The library has also created Oasis, a digital catalog of finding aids for archival and manuscript collections. HOLLIS might note that Houghton Library holds manuscripts by Emily Dickinson, but would not describe them in detail. Oasis will.

Peter K. Bol is professor of Chinese history and part of the 24-member library committee. He notes that when material is taken off site to the depository, the idea is to leave a representative sampling of a collection behind. But browsing what's been left behind, and looking at a catalog of authors and titles of what has been removed, is not a reliable way to know the content of a collection. Bol wants to be able to browse the tables of contents, and perhaps the indices as well, of material he might get from the depository.
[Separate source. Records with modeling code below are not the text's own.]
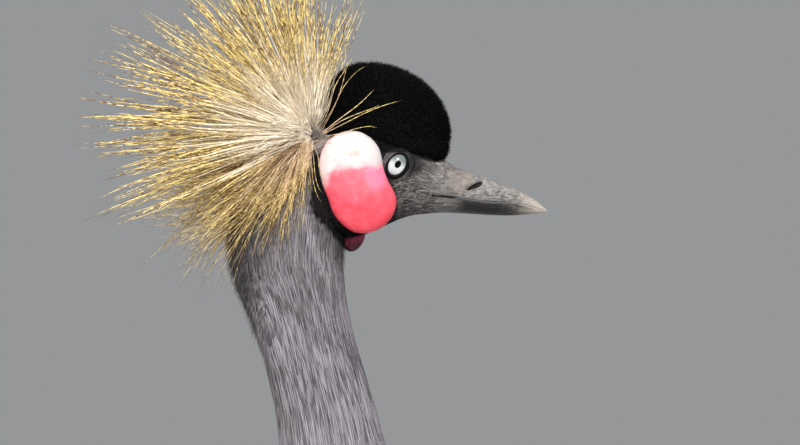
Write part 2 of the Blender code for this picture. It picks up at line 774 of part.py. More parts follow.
def make_wing(side, clear):
    random.seed(11)
    sign = SIDES[side]
    wing = make_wing_core(side)
    upper = (-FLIGHT_SPLIT_DEG, FLIGHT_SPLIT_DEG)
    lower = (FLIGHT_SPLIT_DEG, 360 - FLIGHT_SPLIT_DEG)
    half_part = FLIGHT_PART / 2
    rings = SECONDARY_CORE_RINGS, PRIMARY_CORE_RINGS
    inner = flight_core("secondaries_" + side, sign, rings[0], "chestnut", upper, half_part)
    outer = flight_core("primaries_" + side, sign, rings[1], "black_feather", lower, -half_part)
    first, last, middle, half, thick = PLUME_LOBE
    rings = []
    for k in range(6):
        s = first + (last - first) * k / 5
        reach = math.sin(math.pi * (k + 0.5) / 6) ** 0.5
        arc = [middle + half * reach * (j / 3 - 1) for j in range(7)]
        over = [wing_point(s, turn, thick * (0.55 + 0.45 * reach), sign) for turn in arc]
        rings.append(over + [wing_point(s, turn, -2.0, sign) for turn in reversed(arc)])
    plumes = cut_clear(loft("plumes_" + side, rings, "straw"), [wing, inner, outer])
    lapped, stacked = wing_place(sign, COVERT_ROLL_DEG), wing_place(sign, FLIGHT_ROLL_DEG)
    fuse(wing, [f for rows in COVERTS for f in tier(lapped, rows, 0.05)])
    fuse(inner, [f for rows in SECONDARIES for f in tier(stacked, rows, 0.25, LONG_SHAPE)])
    fuse(outer, [f for rows in PRIMARIES for f in tier(stacked, rows, 0.25, LONG_SHAPE)])
    fuse(plumes, [f for rows in PLUMES for f in tier(lapped, rows, 0.2, PLUME_SHAPE)])
    for node in (wing, inner, outer, plumes):
        cut_clear(node, clear)


def make_tail(torso):
    """A short core, and the closed fan of feathers, the middle ones on top."""
    slope = math.radians(TAIL_SLOPE_DEG)
    along = Vector((-math.cos(slope), 0, -math.sin(slope)))
    up = Vector((-math.sin(slope), 0, math.cos(slope)))
    start = Vector((TAIL_ROOT[0], 0, TAIL_ROOT[1]))
    rings = []
    for share, width, thick in ((0, 15, 12), (0.16, 13, 7), (0.28, 8, 3)):
        centre = start + along * TAIL_LENGTH * share - up * 5
        ring = []
        for j in range(10):
            rise, out = superellipse(2 * math.pi * j / 10, 2.2)
            ring.append(centre + up * thick * rise + Vector((0, width * out, 0)))
        rings.append(ring)
    tail = cut_clear(loft("tail", rings, "black_feather"), [torso])
    feathers = []
    for k in range(TAIL_FEATHERS):
        u = 2 * k / (TAIL_FEATHERS - 1) - 1
        points, normals, widths = [], [], []
        for share, spread in RECTRIX_SHAPE:
            share = 0.1 + 0.9 * share
            y = u * (TAIL_ROOT_HALF_WIDTH + (TAIL_TIP_HALF_WIDTH - TAIL_ROOT_HALF_WIDTH) * share)
            drop = TAIL_TENT * abs(u) + (1.1 if u > 0 else 0.0)
            length = TAIL_LENGTH * (1 - 0.07 * abs(u)) * share
            points.append(start + along * length + Vector((0, y, 0)) - up * drop)
            normals.append(up)
            widths.append(10.0 * spread)
        feathers.append(vane(points, normals, widths))
    return fuse(tail, feathers)


def trunk_place(row, turn, lift):
    """A point of the trunk's outside and its outward normal. turn is 0 at the back, 180 at the breast."""
    x, z, depth, width = at_row(TRUNK, row)
    ahead, behind = at_row(TRUNK, row + 0.05), at_row(TRUNK, row - 0.05)
    along = Vector((ahead[0] - behind[0], 0, ahead[1] - behind[1])).normalized()
    back = Vector((-along.z, 0, along.x))
    c, n = math.cos(math.radians(turn)), math.sin(math.radians(turn))
    normal = (back * (c / depth) + Vector((0, n / width, 0))).normalized()
    return Vector((x, 0, z)) + back * depth * c + Vector((0, width * n, 0)) + normal * lift, normal


def add_hackles(neck):
    random.seed(5)
    feathers = []
    for root, tip, first, last, count, width, root_lift, tip_lift in HACKLES:
        for k in range(count):
            turn = first + (last - first) * k / (count - 1)
            slip = random.uniform(-0.08, 0.08)
            ends = (root + slip, turn, root_lift), (tip + slip, turn, tip_lift)
            feathers.append(surface_feather(trunk_place, *ends, width, HACKLE_SHAPE))
    return fuse(neck, feathers)


# ---------------------------------------------------------------- legs


def limb(name, rows, side, sides, colour, start=0.0, end=0.0):
    """A round limb through rows of x, y, z and radius; its ends are level, and pulled in by the gap."""
    rings = []
    for k, (x, y, z, radius) in enumerate(rows):
        z += -start if k == 0 else (end if k == len(rows) - 1 else 0.0)
        ring = []
        for j in range(sides):
            a = 2 * math.pi * j / sides
            ring.append((x + radius * math.cos(a), SIDES[side] * y + radius * math.sin(a), z))
        rings.append(ring)
    return loft(name, rings, colour)


def tarsus_rows():
    """The tarsus's rows with two more for each scute: its thin upper edge and its proud lower edge."""
    top, bottom = TARSUS[2][2], TARSUS[-2][2]
    rows = [(*row, 0.0) for row in TARSUS[:2]]
    for k in range(SCUTES):
        for share, proud in ((0.0, 0.0), (0.85, 1.0)):
            z = top + (bottom - top) * (k + share) / SCUTES
            x, y, radius = (between([(-row[2], row[i]) for row in TARSUS], -z) for i in (0, 1, 3))
            rows.append((x, y, z, radius, proud))
    return rows + [(*row, 0.0) for row in TARSUS[-2:]]


def make_tarsus(side):
    sides = 10
    rings = []
    rows = tarsus_rows()
    for k, (x, y, z, radius, proud) in enumerate(rows):
        z += GAP if k == len(rows) - 1 else 0.0
        ring = []
        for j in range(sides):
            a = 2 * math.pi * j / sides
            reach = radius + SCUTE_HEIGHT * proud * max(0.0, math.cos(a)) ** 0.5
            ring.append((x + reach * math.cos(a), SIDES[side] * y + reach * math.sin(a), z))
        rings.append(ring)
    return loft("tarsus_" + side, rings, "leg")


def toe_ring(base, heading, reach, width, height):
    """Half an ellipse on a flat sole, across a toe."""
    along = Vector((math.cos(heading), math.sin(heading), 0))
    across = Vector((-math.sin(heading), math.cos(heading), 0))
    ring = []
    for j in range(7):
        a = math.pi * (j / 6)
        up = Vector((0, 0, height * math.sin(a) ** 0.8))
        ring.append(base + along * reach + across * width * math.cos(a) + up)
    return ring


def make_toe(side, which):
    heading, length, width, claw = TOES[which]
    sign = SIDES[side]
    angle = math.radians(heading) * sign
    base = Vector((ANKLE[0], sign * ANKLE[1], 0))
    rings = [toe_ring(base, angle, length * s, width * w, width * h) for s, w, h in TOE_SHAPE]
    toe = loft("toe", rings, "leg")
    tip = base + Vector((math.cos(angle), math.sin(angle), 0)) * (length + GAP)
    claw_rings = []
    for share, radius, lift in ((0.0, 2.6, 3.2), (0.4, 2.1, 3.5), (0.75, 1.3, 2.6), (1.0, 0.35, 1.0)):
        centre = tip + Vector((math.cos(angle), math.sin(angle), 0)) * claw * share + Vector((0, 0, lift))
        across = Vector((-math.sin(angle), math.cos(angle), 0))
        ring = []
        for j in range(6):
            a = 2 * math.pi * j / 6
            up = Vector((0, 0, radius * math.sin(a)))
            ring.append(centre + across * radius * 0.85 * math.cos(a) + up)
        claw_rings.append(ring)
    loft("claw_" + which + "_" + side, claw_rings, "claw")
    return toe


def make_leg(side, torso):
    sign = SIDES[side]
    thigh = limb("thigh_" + side, THIGH, side, 14, "slate", 0.0, GAP)
    cut_clear(thigh, [torso])
    limb("shank_" + side, SHANK, side, 10, "leg", 0.0, GAP)
    make_tarsus(side)
    x, y = ANKLE
    rows = ((x, y, FOOT_HEIGHT, 7.2), (x, y, 18, 7.8), (x, y, 8, 10.0), (x, y, 0, 11.0))
    foot = limb("foot_" + side, rows, side, 12, "leg")
    fuse(foot, [make_toe(side, which) for which in TOES])
    return thigh


# ---------------------------------------------------------------- the whole bird

for old in list(bpy.data.objects):
    bpy.data.objects.remove(old)
PARTS = bpy.data.collections.new("crowned_crane")
CUTTERS = bpy.data.collections.new("cutters")
for collection in (PARTS, CUTTERS):
    bpy.context.scene.collection.children.link(collection)

torso, neck_lower, neck_upper = make_trunk()
head, eyes = make_head()
bill_upper, bill_lower = make_bill()
cap = make_cap(head, bill_upper)
cheeks = [make_cheek(side, head, cap) for side in SIDES]
make_wattle(head, neck_upper, cheeks)
make_crest([head, cap, neck_upper, *cheeks])
thighs = {side: make_leg(side, torso) for side in SIDES}
make_tail(torso)
for side in SIDES:
    make_wing(side, [torso, neck_lower, thighs[side]])
add_hackles(neck_lower)
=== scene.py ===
# %% [markdown]
# # A black crowned crane, dressed over its CAD model
# A museum would stand a life-size model of this bird on its own two feet. The CAD model gives its
# solids; here each of them gets the surface that the real bird has: plumage, bare skin, horn and
# scales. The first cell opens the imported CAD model. Everything made later lies in the same metres,
# and +X is the way the bird looks.

import bpy
import numpy as np
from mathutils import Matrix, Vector
from numpy.random import default_rng


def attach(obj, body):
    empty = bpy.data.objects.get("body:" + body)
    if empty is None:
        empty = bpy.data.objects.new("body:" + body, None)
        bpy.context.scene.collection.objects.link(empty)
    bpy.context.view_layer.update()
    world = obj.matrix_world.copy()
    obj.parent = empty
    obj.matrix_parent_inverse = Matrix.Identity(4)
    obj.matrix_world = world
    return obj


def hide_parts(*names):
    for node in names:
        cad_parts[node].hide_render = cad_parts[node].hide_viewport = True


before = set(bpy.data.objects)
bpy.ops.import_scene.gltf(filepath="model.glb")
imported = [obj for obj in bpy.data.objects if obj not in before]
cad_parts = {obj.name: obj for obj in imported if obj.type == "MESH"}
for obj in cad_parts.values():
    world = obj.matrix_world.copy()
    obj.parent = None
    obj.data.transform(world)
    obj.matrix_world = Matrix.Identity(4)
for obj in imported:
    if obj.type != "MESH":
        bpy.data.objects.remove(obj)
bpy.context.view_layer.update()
MM = 0.001

# %% [markdown]
# ## The bird's measures
# A smooth body is easiest to describe by a few rows: where the middle of a slice is and how large
# the slice is. A cubic curve through the rows fills in the rest, so ten rows are enough for a whole
# trunk. All tables are in millimetres, and those of the head count from the middle of the eye.

# %% Rows of the body and head
EYE = np.array([230.0, 0.0, 955.0])
HUB = EYE + np.array([-44.0, 0, 15.0])  # where the crest is rooted
HUB_SIZE = (9.5, 12.0, 9.5)  # half lengths of the mound there
SIDES = (("right", -1), ("left", 1))  # +Y is the bird's left

# centre x, centre z, half depth, half width, from the tail root up to the nape
TRUNK = np.array([
    (-155, 405, 16, 20), (-112, 427, 38, 38), (-58, 452, 61, 52), (6, 479, 80, 61),
    (76, 510, 90, 66), (140, 548, 88, 65), (184, 594, 74, 56), (204, 641, 57, 46),
    (211, 683, 44, 37), (209, 723, 35, 31), (203, 763, 30, 27), (195, 806, 27.8, 25),
    (190, 832, 25.4, 23.5), (183, 858, 24.2, 22.5), (177, 882, 25.6, 23), (171.5, 905, 29, 24.5),
    (172, 930, 29.5, 24), (178, 950, 23, 20), (184, 962, 12, 12)])

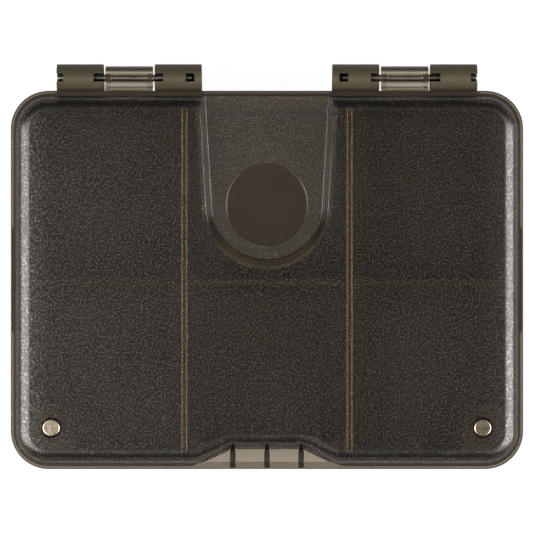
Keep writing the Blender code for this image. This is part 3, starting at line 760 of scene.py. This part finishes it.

Cline gives an example of how this might work. Imagine shelves of Latin American pamphlets, fragile with age, stored in Southborough. Their tables of contents are scanned and made available in a digital catalog. If a scholar identifies a pamphlet he or she wants to see, it can be scanned in its entirety on demand. The library committee report declares: "In the long term, we are convinced that the library should explore means whereby users can virtually browse all collections." Bol hopes that the library staff will "move with all due haste" to do this.

How is the report likely to be received by the faculty as a whole? Cline suspects that the loss of close proximity to books and journals in one's particular field caused by the creation of a centralized science library will upset some faculty--a reflection of the larger problem already faced by other HCL patrons.

"The faculty wanted to urge library staff to think about the future, about access and functionality," says Bol. His fear is that because the report was produced by a committee (composed of library staff as well as faculty), and because Harvard committees congenitally dislike controversy, the report has been written so blandly that it will largely be ignored.